ITEM 2. MANAGEMENT'S DISCUSSION AND ANALYSIS OF CONSOLIDATED FINANCIAL CONDITION
AND RESULTS OF OPERATIONS

           In addition to historical information, management's discussion and
analysis includes certain forward-looking statements, including, but not limited
to, those related to the growth and strategies, future operating results and
financial position as well as economic and market events and trends of the
Company. All forward-looking statements made by the Company, including such
statements herein, include material risks and uncertainties and are subject to
change based on factors beyond the control of the Company. Accordingly, the
Company's actual results and financial position could differ materially from
those expressed or implied in any forward-looking statement as a result of
various factors, including without limitation those factors described in the
Company's filings with the Securities and Exchange Commission regarding risks
affecting the Company's financial conditions and results of operations. The
Company does not undertake to publicly update or revise its forward-looking
statements even if experience or future changes make it clear that any projected
results expressed or implied therein will not be realized.

RESULTS OF OPERATIONS

For the Three Fiscal Months Ended December 27, 1998 Compared to the Three Fiscal
Months Ended December 28, 1997

           Total revenues increased 7.8% or $8.7 million to $119.8 million for
the three fiscal months ended December 27, 1998 from $111.1 million for the
three fiscal months ended December 28, 1997. Direct revenues decreased 4.3% to
$66.4 million from $69.4 million, while licensed revenues increased 28.7% to
$52.7 million from $40.9 million for the three fiscal months ended December 27,
1998 and December 28, 1997, respectively. The expansion of business at existing
licensed offices as well as the opening of 21 new licensed offices since the
prior period account for the increase in licensed revenue. The Company's
management expects the trend of licensed revenue expanding more rapidly than
direct revenue to continue for the foreseeable future, however, the Company's
future revenue increases depend significantly on the Company's ability to
continue to attract new clients, retain existing clients, open new offices and
manage newly opened offices to maturity.

           The Company recently experienced extraordinary price competition from
a national staffing provider on one of the Company's existing high volume, low
gross margin clients that was primarily serviced by the Company's direct
offices. As of December 1998, the Company discontinued providing service to this
client for various reasons, including the Company's strategic emphasis on
maintaining acceptable gross margin levels on all client accounts. Excluding
this client, revenues at the Company owned offices increased 9.0% and total
Company revenue increased 16.8% for the three fiscal months ended December 27,
1998.

           In light of the significant market demand for the Company's staffing
services from clients and potential clients who accept the Company's customary
gross margin requirements, the Company believes that it should be able to
continue to maintain its gross margin requirements and to expand its business on
that basis, however, no assurance in this regard can be given.
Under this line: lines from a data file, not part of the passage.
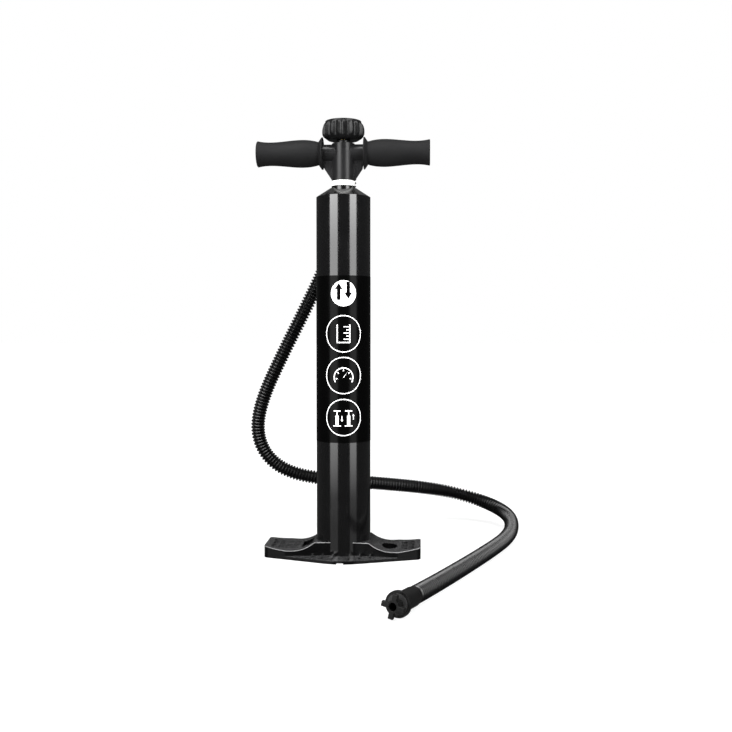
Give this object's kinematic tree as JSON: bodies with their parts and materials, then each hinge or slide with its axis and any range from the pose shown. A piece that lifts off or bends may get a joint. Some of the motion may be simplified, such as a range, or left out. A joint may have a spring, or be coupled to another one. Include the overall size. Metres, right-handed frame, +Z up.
{
  "type": "double action hand pump",
  "caption": "Floor-standing double action hand pump with a T-handle, ribbed gauge, footed base and a corrugated hose with a bayonet nozzle.",
  "frame": {"origin": "on the pump's centre line at floor level, under the foot", "axes": "+Z up along the barrel, -Y the label side, +X to the right seen from the label side, hose outlet towards +Y"},
  "size_m": [0.4398, 0.6045, 0.641],
  "materials": {
    "barrel_black": "gloss black",
    "moulded_black": "gloss moulded black",
    "handle_black": "satin moulded black",
    "label_print": "satin black film with white print",
    "bearing_white": "natural bearing plastic",
    "rod_bright": "bright polished",
    "grip_rubber": "matt black rubber",
    "seal_rubber": "smooth rubber",
    "hose_black": "corrugated black",
    "nozzle_black": "moulded black",
    "fixings_steel": "zinc plated",
    "stem_brass": "turned",
    "dial_white": "printed white",
    "needle_red": "red",
    "lens_clear": "clear"
  },
  "bodies": {
    "barrel": {"base_foot": "moulded_black", "base_plug": "moulded_black", "base_plug_ring": "seal_rubber", "base_screws": "fixings_steel", "inlet_valve_retainer": "moulded_black", "barrel_tube": "barrel_black", "label_film": "label_print", "top_cap": "moulded_black", "cap_ring": "seal_rubber", "rod_bush": "bearing_white", "rod_seal": "seal_rubber", "rod_seal_keeper": "moulded_black", "hose": "hose_black", "hose_cuff": "hose_black", "nozzle_body": "nozzle_black", "nozzle_gasket": "seal_rubber"},
    "plunger": {"piston_rod": "rod_bright", "piston_body": "bearing_white", "piston_cover": "bearing_white", "piston_screws": "fixings_steel", "piston_pin": "fixings_steel", "piston_lower_seal": "seal_rubber", "piston_upper_seal": "seal_rubber", "down_stroke_retainer": "moulded_black", "handle_body": "handle_black", "handle_cover": "handle_black", "handle_pin": "fixings_steel", "hub_screws": "fixings_steel", "left_grip": "grip_rubber", "right_grip": "grip_rubber", "hose_elbow": "handle_black"},
    "inlet_disc": {"inlet_valve_disc": "seal_rubber"},
    "down_stroke_disc": {"down_stroke_valve": "seal_rubber"},
    "up_stroke_ring": {"up_stroke_valve": "seal_rubber"},
    "gauge_thread": {"gauge_seal": "seal_rubber"},
    "gauge": {"gauge_housing": "handle_black", "gauge_stem": "stem_brass", "gauge_movement": "fixings_steel", "gauge_dial": "dial_white", "gauge_lens": "lens_clear", "gauge_bezel": "handle_black"},
    "needle": {"gauge_needle": "needle_red"}
  },
  "joints": [
    {"name": "handle_slide", "type": "slide", "parent": "barrel", "child": "plunger", "axis": [0, 0, 1], "range_m": [0, 0.48]},
    {"name": "inlet_disc_lift", "type": "slide", "parent": "barrel", "child": "inlet_disc", "axis": [0, 0, 1], "range_m": [0, 0.0016]},
    {"name": "down_stroke_lift", "type": "slide", "parent": "plunger", "child": "down_stroke_disc", "axis": [0, 0, 1], "range_m": [0, 0.0016]},
    {"name": "up_stroke_drop", "type": "slide", "parent": "plunger", "child": "up_stroke_ring", "axis": [0, 0, -1], "range_m": [0, 0.0016], "stiffness_N_per_m": 150, "springref_m": -0.001},
    {"name": "gauge_lift", "type": "slide", "parent": "plunger", "child": "gauge_thread", "axis": [0, 0, 1], "range_m": [0, 0.009]},
    {"name": "gauge_turn", "type": "hinge", "parent": "gauge_thread", "child": "gauge", "pos_m": [0, 0, 0.6135], "axis": [0, 0, 1], "range_deg": [0, 2160]},
    {"name": "needle_turn", "type": "hinge", "parent": "gauge", "child": "needle", "pos_m": [0, 0, 0.6375], "axis": [0, 0, -1], "range_deg": [0, 270], "stiffness_Nm_per_rad": 0.0002, "springref_deg": -11.46}
  ],
  "couplings": [
    {"joint": "gauge_lift", "follows": "gauge_turn", "m_per_rad": 0.00023873}
  ]
}
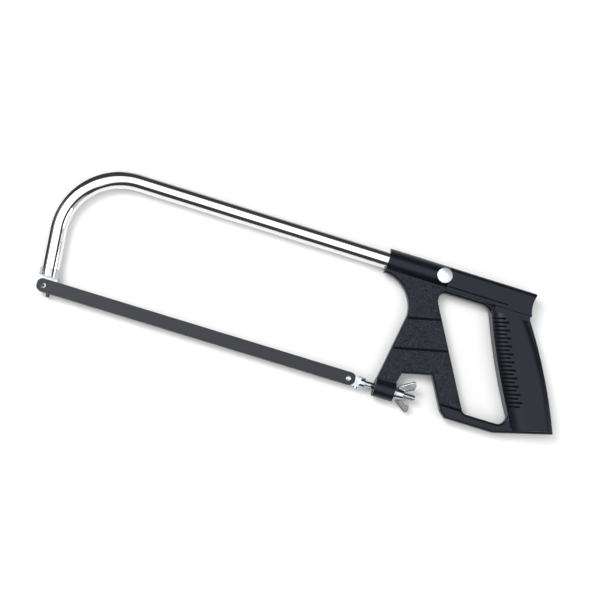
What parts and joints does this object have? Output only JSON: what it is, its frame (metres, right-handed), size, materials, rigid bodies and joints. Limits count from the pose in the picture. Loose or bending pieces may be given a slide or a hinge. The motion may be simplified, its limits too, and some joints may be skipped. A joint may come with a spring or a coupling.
{
  "type": "hacksaw",
  "caption": "Hacksaw with a bent tube frame, a closed pistol grip, a pinned blade and a wing nut on a tension bolt that pulls the blade tight.",
  "frame": {"origin": "centre of the bounding box's bottom face; the saw lies on its side on that face", "axes": "+X along the blade from the front pin to the handle, +Y from the blade to the top tube, +Z through the thickness, up from the surface it lies on"},
  "size_m": [0.5162, 0.147, 0.026],
  "materials": {
    "bright_tube": "polished plating",
    "zinc": "bright zinc plating",
    "blade_steel": "satin dark grey enamel",
    "black_casting": "black hammered paint",
    "rivet_alloy": "satin"
  },
  "bodies": {
    "frame": {"frame_tube": "bright_tube", "front_spigot": "zinc", "front_blade_pin": "zinc", "front_flat_pin": "zinc", "handle": "black_casting", "tube_rivet": "rivet_alloy", "washer": "zinc"},
    "tensioner": {"tension_bolt": "zinc", "rear_blade_pin": "zinc", "rear_flat_pin": "zinc"},
    "nut": {"wing_nut": "zinc"},
    "saw_blade": {"blade": "blade_steel"}
  },
  "joints": [
    {"name": "wing_nut_turn", "type": "hinge", "parent": "frame", "child": "nut", "pos_m": [0.10932, -0.05815, 0.013], "axis": [1, 0, 0], "range_deg": [0, 360]},
    {"name": "tension_slide", "type": "slide", "parent": "frame", "child": "tensioner", "axis": [1, 0, 0], "range_m": [-0.0011, 0]},
    {"name": "blade_lift", "type": "slide", "parent": "frame", "child": "saw_blade", "axis": [0, 0, 1], "range_m": [0, 0.035]}
  ],
  "couplings": [
    {"joint": "tension_slide", "follows": "wing_nut_turn", "m_per_rad": -0.00015915}
  ]
}
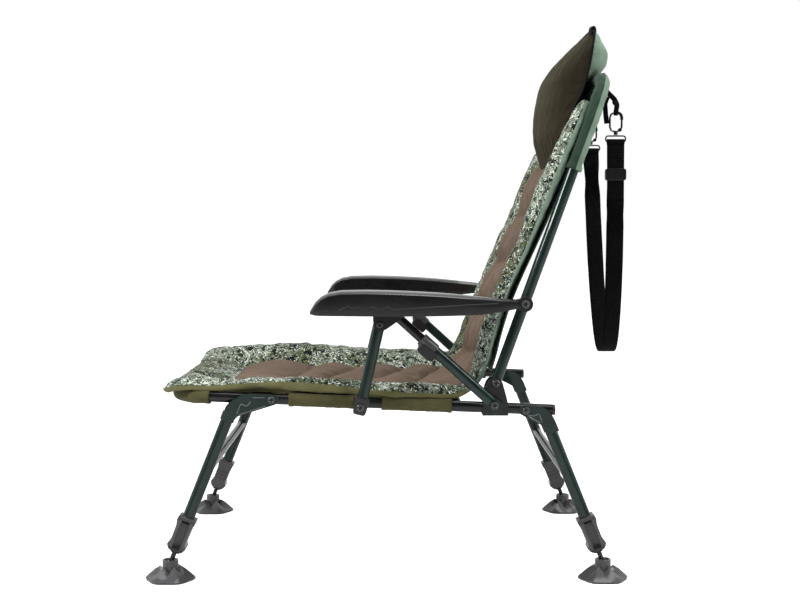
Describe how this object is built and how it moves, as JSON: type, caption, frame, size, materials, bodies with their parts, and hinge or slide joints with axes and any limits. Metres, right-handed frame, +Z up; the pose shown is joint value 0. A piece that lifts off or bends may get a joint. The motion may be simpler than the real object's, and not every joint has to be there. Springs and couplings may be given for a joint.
{
  "type": "folding carp fishing chair",
  "caption": "Folding high-back fishing chair with tube frame, quilted pad, linked armrests, reclining back, telescopic lock legs and swivel mud feet.",
  "frame": {"origin": "on the ground under the middle of the chair, at the bottom centre of its box", "axes": "+X towards the sitter's left, -Y the chair's front, +Y its rear, +Z up"},
  "size_m": [0.6386, 0.805, 0.9191],
  "materials": {
    "green_paint": "dark green gloss powder coat on thin tube",
    "black_metal": "black coated steel, satin",
    "black_plastic": "black moulded plastic, satin",
    "grey_plastic": "dark grey moulded plastic",
    "olive_cloth": "olive coated polyester",
    "sage_cloth": "light sage coated polyester",
    "camo_cloth": "padded cloth, blotched border round a brown panel",
    "brown_fleece": "dark brown brushed fleece",
    "black_webbing": "black woven webbing"
  },
  "bodies": {
    "seat_frame": {"seat_frame_tube": "green_paint", "rear_cross_tube": "green_paint", "rail_plug_left": "black_plastic", "rail_plug_right": "black_plastic", "hinge_plate_left": "black_metal", "hinge_plate_right": "black_metal", "seat_sling": "olive_cloth", "seat_mattress": "camo_cloth"},
    "backrest": {"back_frame_tube": "green_paint", "back_sling": "sage_cloth", "back_mattress": "camo_cloth", "pillow": "brown_fleece", "pillow_loop_left": "black_webbing", "pillow_loop_right": "black_webbing", "strap_tab_left": "black_webbing", "strap_tab_right": "black_webbing"},
    "carry_strap": {"strap_webbing": "black_webbing", "strap_eye_left": "black_plastic", "strap_eye_right": "black_plastic", "strap_hook_left": "black_metal", "strap_hook_right": "black_metal", "strap_slider": "black_plastic"},
    "arm_left": {"armrest_left": "black_plastic", "arm_bracket_left": "black_metal"},
    "arm_right": {"armrest_right": "black_plastic", "arm_bracket_right": "black_metal"},
    "front_strut_left": {"front_strut_tube_left": "green_paint", "front_strut_cap_left": "black_plastic"},
    "front_strut_right": {"front_strut_tube_right": "green_paint", "front_strut_cap_right": "black_plastic"},
    "recline_outer_left": {"recline_tube_left": "green_paint", "recline_clamp_left": "grey_plastic"},
    "recline_outer_right": {"recline_tube_right": "green_paint", "recline_clamp_right": "grey_plastic"},
    "recline_inner_left": {"recline_rod_left": "black_metal"},
    "recline_inner_right": {"recline_rod_right": "black_metal"},
    "recline_cam_left": {"recline_lever_left": "black_plastic"},
    "recline_cam_right": {"recline_lever_right": "black_plastic"},
    "front_legs": {"front_leg_frame": "green_paint", "front_leg_bracket_left": "green_paint", "front_leg_bracket_right": "green_paint", "front_lock_collar_left": "grey_plastic", "front_lock_collar_right": "grey_plastic"},
    "rear_legs": {"rear_leg_frame": "green_paint", "rear_leg_bracket_left": "green_paint", "rear_leg_bracket_right": "green_paint", "rear_lock_collar_left": "grey_plastic", "rear_lock_collar_right": "grey_plastic"},
    "front_cam_left": {"front_lock_lever_left": "black_plastic"},
    "front_cam_right": {"front_lock_lever_right": "black_plastic"},
    "rear_cam_left": {"rear_lock_lever_left": "black_plastic"},
    "rear_cam_right": {"rear_lock_lever_right": "black_plastic"},
    "front_extension_left": {"front_inner_leg_left": "black_metal"},
    "front_extension_right": {"front_inner_leg_right": "black_metal"},
    "rear_extension_left": {"rear_inner_leg_left": "black_metal"},
    "rear_extension_right": {"rear_inner_leg_right": "black_metal"},
    "front_mud_foot_left": {"front_foot_left": "grey_plastic"},
    "front_mud_foot_right": {"front_foot_right": "grey_plastic"},
    "rear_mud_foot_left": {"rear_foot_left": "grey_plastic"},
    "rear_mud_foot_right": {"rear_foot_right": "grey_plastic"}
  },
  "joints": [
    {"name": "back_recline", "type": "hinge", "parent": "seat_frame", "child": "backrest", "pos_m": [0, 0.1675, 0.322], "axis": [1, 0, 0], "range_deg": [-15, 68], "deforming": ["back_mattress"]},
    {"name": "arm_left_pivot", "type": "hinge", "parent": "backrest", "child": "arm_left", "pos_m": [0.275, 0.2133, 0.4503], "axis": [1, 0, 0], "range_deg": [-64, 14.2]},
    {"name": "arm_right_pivot", "type": "hinge", "parent": "backrest", "child": "arm_right", "pos_m": [-0.275, 0.2133, 0.4503], "axis": [1, 0, 0], "range_deg": [-64, 14.2]},
    {"name": "front_strut_left_pivot", "type": "hinge", "parent": "seat_frame", "child": "front_strut_left", "pos_m": [0.282, -0.0505, 0.2856], "axis": [1, 0, 0], "range_deg": [-15.1, 68.1]},
    {"name": "front_strut_right_pivot", "type": "hinge", "parent": "seat_frame", "child": "front_strut_right", "pos_m": [-0.282, -0.0505, 0.2856], "axis": [1, 0, 0], "range_deg": [-15.1, 68.1]},
    {"name": "recline_left_pivot", "type": "hinge", "parent": "seat_frame", "child": "recline_outer_left", "pos_m": [0.282, 0.1641, 0.289], "axis": [1, 0, 0], "range_deg": [-5.6, 24.8]},
    {"name": "recline_right_pivot", "type": "hinge", "parent": "seat_frame", "child": "recline_outer_right", "pos_m": [-0.282, 0.1641, 0.289], "axis": [1, 0, 0], "range_deg": [-5.6, 24.8]},
    {"name": "recline_left_slide", "type": "slide", "parent": "recline_outer_left", "child": "recline_inner_left", "axis": [0, -0.7397, 0.673], "range_m": [-0.0246, 0.1106]},
    {"name": "recline_right_slide", "type": "slide", "parent": "recline_outer_right", "child": "recline_inner_right", "axis": [0, -0.7397, 0.673], "range_m": [-0.0246, 0.1106]},
    {"name": "recline_left_lever", "type": "hinge", "parent": "recline_outer_left", "child": "recline_cam_left", "pos_m": [0.282, 0.0455, 0.3786], "axis": [-1, 0, 0], "range_deg": [0, 60]},
    {"name": "recline_right_lever", "type": "hinge", "parent": "recline_outer_right", "child": "recline_cam_right", "pos_m": [-0.282, 0.0455, 0.3786], "axis": [-1, 0, 0], "range_deg": [0, 60]},
    {"name": "front_legs_fold", "type": "hinge", "parent": "seat_frame", "child": "front_legs", "pos_m": [0, -0.194, 0.2952], "axis": [1, 0, 0], "range_deg": [0, 104]},
    {"name": "rear_legs_fold", "type": "hinge", "parent": "seat_frame", "child": "rear_legs", "pos_m": [0, 0.216, 0.278], "axis": [1, 0, 0], "range_deg": [-106, 0]},
    {"name": "front_left_lock", "type": "hinge", "parent": "front_legs", "child": "front_cam_left", "pos_m": [0.2738, -0.3343, 0.0945], "axis": [0, -0.9285, 0.3714], "range_deg": [0, 90]},
    {"name": "front_right_lock", "type": "hinge", "parent": "front_legs", "child": "front_cam_right", "pos_m": [-0.2738, -0.3343, 0.0945], "axis": [0, 0.9285, -0.3714], "range_deg": [0, 90]},
    {"name": "rear_left_lock", "type": "hinge", "parent": "rear_legs", "child": "rear_cam_left", "pos_m": [0.2738, 0.3172, 0.0945], "axis": [0, -0.9285, -0.3714], "range_deg": [0, 90]},
    {"name": "rear_right_lock", "type": "hinge", "parent": "rear_legs", "child": "rear_cam_right", "pos_m": [-0.2738, 0.3172, 0.0945], "axis": [0, 0.9285, 0.3714], "range_deg": [0, 90]},
    {"name": "front_left_extend", "type": "slide", "parent": "front_legs", "child": "front_extension_left", "axis": [0, -0.3714, -0.9285], "range_m": [0, 0.1]},
    {"name": "front_right_extend", "type": "slide", "parent": "front_legs", "child": "front_extension_right", "axis": [0, -0.3714, -0.9285], "range_m": [0, 0.1]},
    {"name": "rear_left_extend", "type": "slide", "parent": "rear_legs", "child": "rear_extension_left", "axis": [0, 0.3714, -0.9285], "range_m": [0, 0.1]},
    {"name": "rear_right_extend", "type": "slide", "parent": "rear_legs", "child": "rear_extension_right", "axis": [0, 0.3714, -0.9285], "range_m": [0, 0.1]},
    {"name": "front_left_foot_tilt", "type": "hinge", "parent": "front_extension_left", "child": "front_mud_foot_left", "pos_m": [0.258, -0.3613, 0.027], "axis": [1, 0, 0], "range_deg": [-15, 15]},
    {"name": "front_right_foot_tilt", "type": "hinge", "parent": "front_extension_right", "child": "front_mud_foot_right", "pos_m": [-0.258, -0.3613, 0.027], "axis": [1, 0, 0], "range_deg": [-15, 15]},
    {"name": "rear_left_foot_tilt", "type": "hinge", "parent": "rear_extension_left", "child": "rear_mud_foot_left", "pos_m": [0.258, 0.3442, 0.027], "axis": [1, 0, 0], "range_deg": [-15, 15]},
    {"name": "rear_right_foot_tilt", "type": "hinge", "parent": "rear_extension_right", "child": "rear_mud_foot_right", "pos_m": [-0.258, 0.3442, 0.027], "axis": [1, 0, 0], "range_deg": [-15, 15]},
    {"name": "strap_swing", "type": "hinge", "parent": "backrest", "child": "carry_strap", "pos_m": [0, 0.3828, 0.766], "axis": [1, 0, 0], "range_deg": [-15, 100], "deforming": ["strap_tab_left", "strap_tab_right"]}
  ],
  "couplings": [
    {"joint": "arm_left_pivot", "follows": "back_recline", "ratio": -0.9379},
    {"joint": "arm_right_pivot", "follows": "back_recline", "ratio": -0.9379},
    {"joint": "front_strut_left_pivot", "follows": "back_recline", "ratio": 0.9989},
    {"joint": "front_strut_right_pivot", "follows": "back_recline", "ratio": 0.9989},
    {"joint": "recline_left_pivot", "follows": "back_recline", "ratio": 0.3612},
    {"joint": "recline_right_pivot", "follows": "back_recline", "ratio": 0.3612},
    {"joint": "recline_left_slide", "follows": "back_recline", "m_per_rad": 0.09278},
    {"joint": "recline_right_slide", "follows": "back_recline", "m_per_rad": 0.09278}
  ]
}
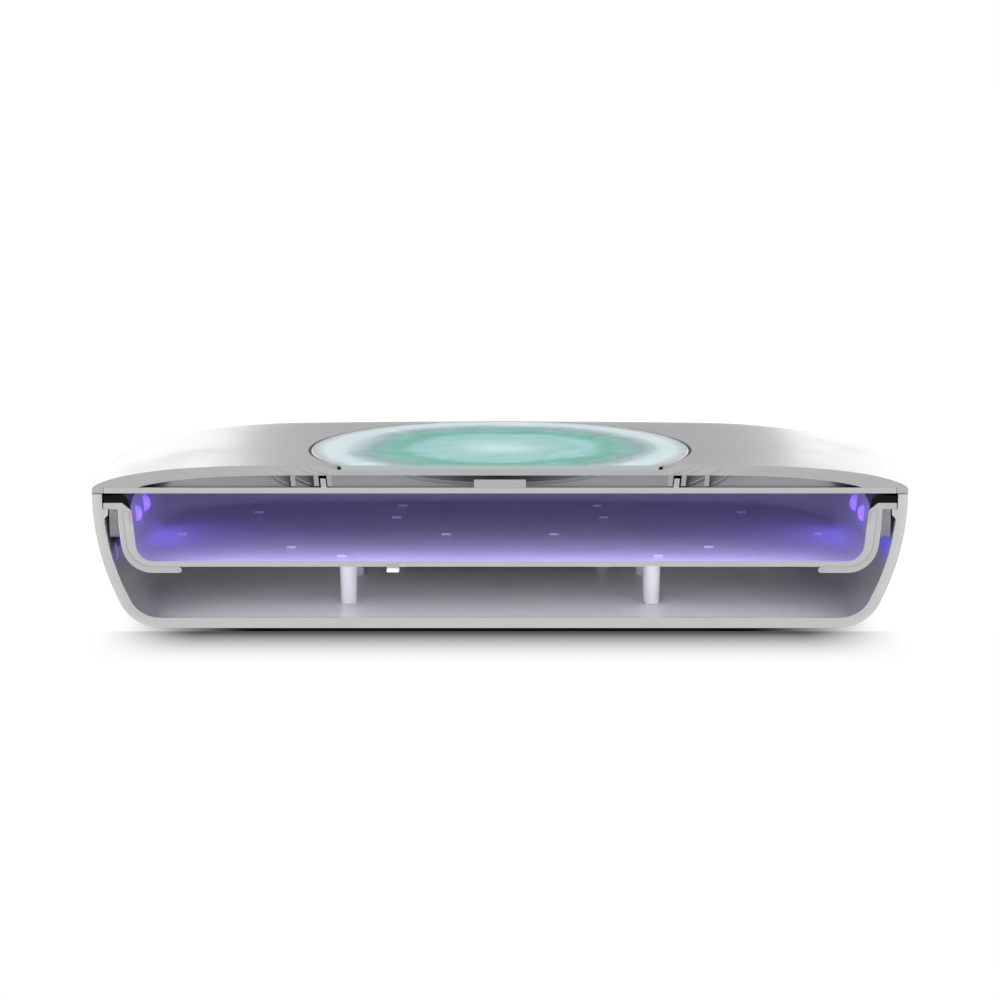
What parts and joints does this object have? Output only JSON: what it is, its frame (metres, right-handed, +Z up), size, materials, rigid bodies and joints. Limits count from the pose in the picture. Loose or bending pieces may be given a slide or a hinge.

           Total cost of direct and licensed sales, which consists of wages and
other expenses related to the temporary associates, increased 6.5% or $5.5
million to $90.8 million for the three fiscal months ended December 27, 1998
from $85.3 million for the three fiscal months ended December 28, 1997, due to
increased revenues as discussed above. Total cost of direct and licensed sales
as a percentage of revenues was 75.8% for the three fiscal months ended December
27, 1998 compared to 76.7% for the three fiscal months ended December 28, 1997.
The Company's cost of licensed sales as a percentage of licensed sales decreased
to 74.3% for the three fiscal months ended December 27, 1998 compared to 74.9%
for the three fiscal months ended December 28, 1997.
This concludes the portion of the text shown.